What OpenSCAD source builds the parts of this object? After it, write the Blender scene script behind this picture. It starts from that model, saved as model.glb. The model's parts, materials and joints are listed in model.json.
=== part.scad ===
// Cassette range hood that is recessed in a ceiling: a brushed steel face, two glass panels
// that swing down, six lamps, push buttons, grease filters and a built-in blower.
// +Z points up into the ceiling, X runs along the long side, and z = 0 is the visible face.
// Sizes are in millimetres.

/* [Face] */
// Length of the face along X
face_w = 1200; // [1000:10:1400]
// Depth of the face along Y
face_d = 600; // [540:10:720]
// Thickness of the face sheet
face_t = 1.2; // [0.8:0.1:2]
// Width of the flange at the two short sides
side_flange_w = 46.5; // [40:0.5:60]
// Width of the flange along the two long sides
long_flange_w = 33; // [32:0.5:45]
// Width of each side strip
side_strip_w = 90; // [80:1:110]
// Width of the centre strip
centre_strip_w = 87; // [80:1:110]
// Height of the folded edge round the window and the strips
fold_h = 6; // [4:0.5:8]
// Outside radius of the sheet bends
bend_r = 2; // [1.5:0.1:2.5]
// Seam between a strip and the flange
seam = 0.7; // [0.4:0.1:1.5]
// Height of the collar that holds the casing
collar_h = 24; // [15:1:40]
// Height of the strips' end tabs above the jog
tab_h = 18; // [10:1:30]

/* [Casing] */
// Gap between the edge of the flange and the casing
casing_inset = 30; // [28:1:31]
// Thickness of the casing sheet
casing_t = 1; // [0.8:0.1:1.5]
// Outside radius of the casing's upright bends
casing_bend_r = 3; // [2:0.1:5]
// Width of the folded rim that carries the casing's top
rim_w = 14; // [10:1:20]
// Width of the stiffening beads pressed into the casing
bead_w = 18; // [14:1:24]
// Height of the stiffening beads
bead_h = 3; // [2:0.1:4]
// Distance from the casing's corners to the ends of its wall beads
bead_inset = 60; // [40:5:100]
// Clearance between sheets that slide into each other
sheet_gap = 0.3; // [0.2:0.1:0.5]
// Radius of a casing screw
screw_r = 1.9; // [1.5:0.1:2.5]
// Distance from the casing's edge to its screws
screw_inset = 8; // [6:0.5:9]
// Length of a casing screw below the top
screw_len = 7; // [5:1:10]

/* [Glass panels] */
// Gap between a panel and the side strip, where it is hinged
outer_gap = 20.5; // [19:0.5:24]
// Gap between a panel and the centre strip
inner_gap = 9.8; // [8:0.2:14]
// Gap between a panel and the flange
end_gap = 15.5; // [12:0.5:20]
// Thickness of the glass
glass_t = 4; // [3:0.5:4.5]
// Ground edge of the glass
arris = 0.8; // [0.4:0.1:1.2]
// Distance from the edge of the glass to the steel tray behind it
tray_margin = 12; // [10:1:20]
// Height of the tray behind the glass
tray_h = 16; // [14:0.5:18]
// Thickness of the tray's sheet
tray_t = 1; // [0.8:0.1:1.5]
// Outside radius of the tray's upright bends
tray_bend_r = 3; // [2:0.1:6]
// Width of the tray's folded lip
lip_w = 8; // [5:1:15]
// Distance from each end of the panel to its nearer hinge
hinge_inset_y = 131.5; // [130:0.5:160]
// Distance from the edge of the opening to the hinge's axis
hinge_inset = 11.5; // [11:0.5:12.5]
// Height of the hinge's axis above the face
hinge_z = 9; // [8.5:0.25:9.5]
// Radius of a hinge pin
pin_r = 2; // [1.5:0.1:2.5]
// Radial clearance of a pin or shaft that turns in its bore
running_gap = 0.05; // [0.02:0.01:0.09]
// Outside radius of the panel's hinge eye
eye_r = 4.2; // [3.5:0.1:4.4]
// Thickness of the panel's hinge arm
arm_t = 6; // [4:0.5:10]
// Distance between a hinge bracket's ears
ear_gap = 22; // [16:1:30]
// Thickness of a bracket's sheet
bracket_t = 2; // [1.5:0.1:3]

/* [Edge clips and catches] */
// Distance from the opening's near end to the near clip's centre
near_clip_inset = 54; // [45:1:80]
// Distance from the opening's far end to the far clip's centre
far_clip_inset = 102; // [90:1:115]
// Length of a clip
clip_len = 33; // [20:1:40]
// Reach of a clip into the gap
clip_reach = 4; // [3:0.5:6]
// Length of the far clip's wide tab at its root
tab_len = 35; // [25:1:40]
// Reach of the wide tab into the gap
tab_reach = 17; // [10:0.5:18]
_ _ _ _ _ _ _
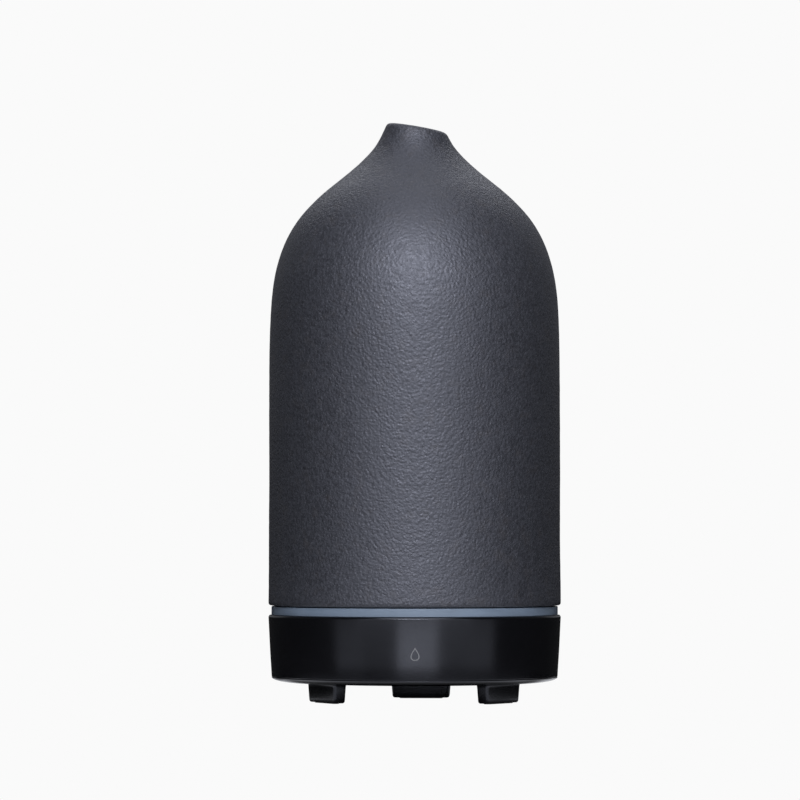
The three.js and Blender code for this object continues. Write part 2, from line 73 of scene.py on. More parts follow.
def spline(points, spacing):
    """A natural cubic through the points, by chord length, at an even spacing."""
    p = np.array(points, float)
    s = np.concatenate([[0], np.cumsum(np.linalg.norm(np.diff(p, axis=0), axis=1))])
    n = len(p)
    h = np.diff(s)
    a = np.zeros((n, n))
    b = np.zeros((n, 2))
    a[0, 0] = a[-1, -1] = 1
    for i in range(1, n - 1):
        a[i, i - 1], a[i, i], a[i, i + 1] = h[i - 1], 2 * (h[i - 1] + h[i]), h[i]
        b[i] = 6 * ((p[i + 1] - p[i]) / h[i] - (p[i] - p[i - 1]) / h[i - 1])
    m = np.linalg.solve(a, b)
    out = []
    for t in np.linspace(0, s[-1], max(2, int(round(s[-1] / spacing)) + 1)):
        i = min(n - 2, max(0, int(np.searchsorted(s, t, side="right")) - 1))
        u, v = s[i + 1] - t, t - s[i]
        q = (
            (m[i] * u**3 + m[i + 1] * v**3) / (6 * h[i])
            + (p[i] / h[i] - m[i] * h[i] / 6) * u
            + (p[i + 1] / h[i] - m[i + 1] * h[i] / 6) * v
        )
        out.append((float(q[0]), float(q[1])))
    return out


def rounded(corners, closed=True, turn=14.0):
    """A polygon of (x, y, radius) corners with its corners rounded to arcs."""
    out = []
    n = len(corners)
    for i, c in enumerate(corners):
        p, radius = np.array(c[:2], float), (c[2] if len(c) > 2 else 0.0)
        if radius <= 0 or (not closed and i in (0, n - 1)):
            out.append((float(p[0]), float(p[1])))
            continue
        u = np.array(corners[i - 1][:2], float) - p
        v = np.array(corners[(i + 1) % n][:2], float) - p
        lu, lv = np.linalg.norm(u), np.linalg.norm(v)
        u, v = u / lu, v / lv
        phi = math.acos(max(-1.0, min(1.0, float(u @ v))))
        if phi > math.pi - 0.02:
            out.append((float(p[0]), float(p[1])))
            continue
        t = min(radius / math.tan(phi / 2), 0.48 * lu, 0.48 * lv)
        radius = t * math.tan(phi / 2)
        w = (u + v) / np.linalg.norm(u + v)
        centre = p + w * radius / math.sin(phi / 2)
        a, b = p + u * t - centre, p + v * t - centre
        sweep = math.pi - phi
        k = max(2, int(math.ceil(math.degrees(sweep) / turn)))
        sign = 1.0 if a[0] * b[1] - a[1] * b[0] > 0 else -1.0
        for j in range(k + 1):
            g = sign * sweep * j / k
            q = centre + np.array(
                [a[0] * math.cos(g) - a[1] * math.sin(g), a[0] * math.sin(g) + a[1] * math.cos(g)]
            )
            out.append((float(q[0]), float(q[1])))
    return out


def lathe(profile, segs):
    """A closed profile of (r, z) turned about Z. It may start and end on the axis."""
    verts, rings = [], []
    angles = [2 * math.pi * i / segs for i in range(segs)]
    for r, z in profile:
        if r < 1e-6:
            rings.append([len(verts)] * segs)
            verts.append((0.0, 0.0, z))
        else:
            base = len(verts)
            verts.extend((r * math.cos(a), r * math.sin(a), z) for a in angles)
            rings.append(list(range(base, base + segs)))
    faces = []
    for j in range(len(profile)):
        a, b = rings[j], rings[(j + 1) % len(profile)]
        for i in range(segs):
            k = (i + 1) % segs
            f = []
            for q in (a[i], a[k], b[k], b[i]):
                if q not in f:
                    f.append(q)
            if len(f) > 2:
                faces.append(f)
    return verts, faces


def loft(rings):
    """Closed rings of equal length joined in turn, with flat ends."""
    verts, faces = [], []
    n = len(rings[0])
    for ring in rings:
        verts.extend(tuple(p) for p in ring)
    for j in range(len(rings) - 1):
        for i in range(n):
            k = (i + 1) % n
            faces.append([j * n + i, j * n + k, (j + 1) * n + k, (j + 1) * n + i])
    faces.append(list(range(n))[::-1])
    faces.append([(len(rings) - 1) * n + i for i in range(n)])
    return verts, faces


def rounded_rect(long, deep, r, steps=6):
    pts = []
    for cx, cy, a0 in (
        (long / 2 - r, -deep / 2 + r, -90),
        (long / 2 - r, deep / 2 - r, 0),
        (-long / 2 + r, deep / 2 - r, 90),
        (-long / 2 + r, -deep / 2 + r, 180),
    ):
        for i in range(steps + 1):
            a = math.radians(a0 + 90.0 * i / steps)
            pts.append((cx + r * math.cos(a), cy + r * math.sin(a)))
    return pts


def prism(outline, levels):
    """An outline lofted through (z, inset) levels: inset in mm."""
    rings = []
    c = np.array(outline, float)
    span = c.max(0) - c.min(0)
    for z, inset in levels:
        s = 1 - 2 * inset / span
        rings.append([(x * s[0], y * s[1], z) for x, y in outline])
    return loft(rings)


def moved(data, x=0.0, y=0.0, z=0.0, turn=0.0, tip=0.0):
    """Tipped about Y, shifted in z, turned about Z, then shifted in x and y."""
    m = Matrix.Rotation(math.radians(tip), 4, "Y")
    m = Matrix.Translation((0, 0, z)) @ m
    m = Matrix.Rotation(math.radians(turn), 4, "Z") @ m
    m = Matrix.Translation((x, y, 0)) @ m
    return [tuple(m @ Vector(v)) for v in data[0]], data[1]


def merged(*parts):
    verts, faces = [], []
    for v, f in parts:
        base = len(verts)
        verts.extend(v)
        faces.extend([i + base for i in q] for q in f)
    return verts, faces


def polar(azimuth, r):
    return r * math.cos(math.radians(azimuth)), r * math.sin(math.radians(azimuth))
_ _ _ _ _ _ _
**THE PROBLEM**: Find the lines above that contain the word "object" and collect them.

**RESPONSE TO THIS EXERCISE**:
What OpenSCAD source builds the parts of this object? After it, write the Blender scene script behind this picture. It starts from that model, saved as model.glb. The model's parts, materials and joints are listed in model.json.
The three.js and Blender code for this object continues. Write part 2, from line 73 of scene.py on. More parts follow.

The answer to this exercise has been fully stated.